There is a solicitor in our town who does freebies one day a month. Does someone offer that near you?

I really think paying for half an hour might be worth it.

localgirl · 08/08/2007 22:10

if there is a libility order it is valid in law the CSA does still exist as a legal organisation

Twinklemegan · 08/08/2007 22:12

Localgirl - can you really take out liability orders even when the NRP is complying with an existing arrears agreement. We were told that you can if the arrears will take more than 2 years to pay off under the existing arrangement.

Also isn't it the case that you can't recover arrears incurred before 2000. If that's the case, why are we being threatened with recovery of amounts incurred years before that?

OP posts:
Twinklemegan · 08/08/2007 22:13

I should clarify. I'm not actually getting at the CSA here. The people DH spoke to said they were horrified by what they were being told to do.

OP posts:
harman · 08/08/2007 22:16

Message withdrawn

gomez · 08/08/2007 22:17

TM - If a liablity order is granted (and that is in itself is a big if as malicious non-payment needs to be shown) then at that point your DH can still come to an agreement to repay what is due. This is agreed with the Court and so should probably be fair. If DH breaks the LO then further action (i.e. bailiffs) may happen. The two year rule is a CSA rule as to when they will progress to a LO it doesn't mean that any re-payment reached under an LO would need to lead to repayment within a 2 year payment.

You and your DH should continue to pay what you can afford each month.

You can also still challenge the arrears stated by the CSA and would perhaps find the LO proceedings a good opportunity to test these figures.

It is very improable that you will lose your home - particularly if you continue to make regular, reasonsable payments.


localgirl · 08/08/2007 22:17

I don't work for the enforcement but they have to go through hoops to do a liability order, if it gets that far, it probably means they have for some reason decided to collect the arrears in a lump sum instead of instalments. I know they can ask for but can't legally enforce a debt going back 6 years or before.

Desiderata · 08/08/2007 22:18

They may have legal powers, but they're currently unenforcable.

For instance, I live in a block of flats. Within the terms of my agreement, I am not allowed to keep a steam roller in the front garden, or make candles in the kitchen.

Like I say, even a fuckwit could get you out of anything.

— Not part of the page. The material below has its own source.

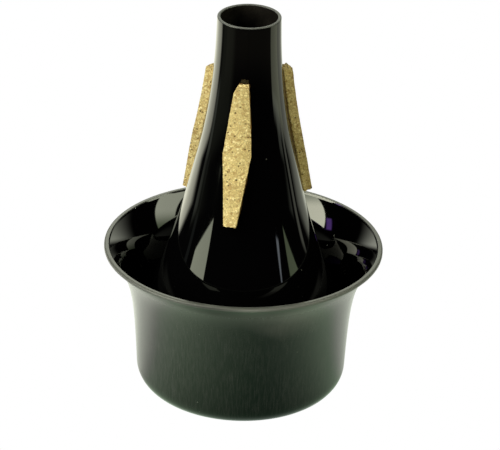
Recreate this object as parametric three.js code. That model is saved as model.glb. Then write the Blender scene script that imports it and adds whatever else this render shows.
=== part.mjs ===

localgirl ... I'm not wrong. The law may exist in stasis, but it is a bad law, and up for challenge. The UK does not have a written constitution. Anybody can challenge anything. One of the main reasons the CSA is being disbanded is because it has no legal teeth.

So do not pay them.

The dissenters on this thread have their pensions to think about. They all work for the council, and what a cushy fucking ride that is.

gomez · 08/08/2007 22:19

TM the CSA has to ask a magiatrate to grant a liabiity order and they need to prove why. They can't just 'get' one. If you have been making payments in line with an agreement they won't get one.

margoandjerry · 08/08/2007 22:19

OK I really don't understand this thread...

Council? Pensions? Totally lost.

gomez · 08/08/2007 22:20

Once again excuse dodgy spelling etc. one-handed typing now added to with increasing quantities of rioja.

harman · 08/08/2007 22:23

Message withdrawn

Dinosaur · 08/08/2007 22:23

margoandjerry, me too!

I'm off, I think. I wish you all the best in sorting this out, twinklemegan.

But blimey, how does anyone, man or woman, ever have enough dosh to support two families? I am the breadwinner in our family, but I tell you there is no way I could afford to get divorced, I could never pay for DH and the DSs to carry on living in this house and put a roof over my own head too, let alone put a roof over the head of a new family. It just would not be do-able. I don't know how anyone does it.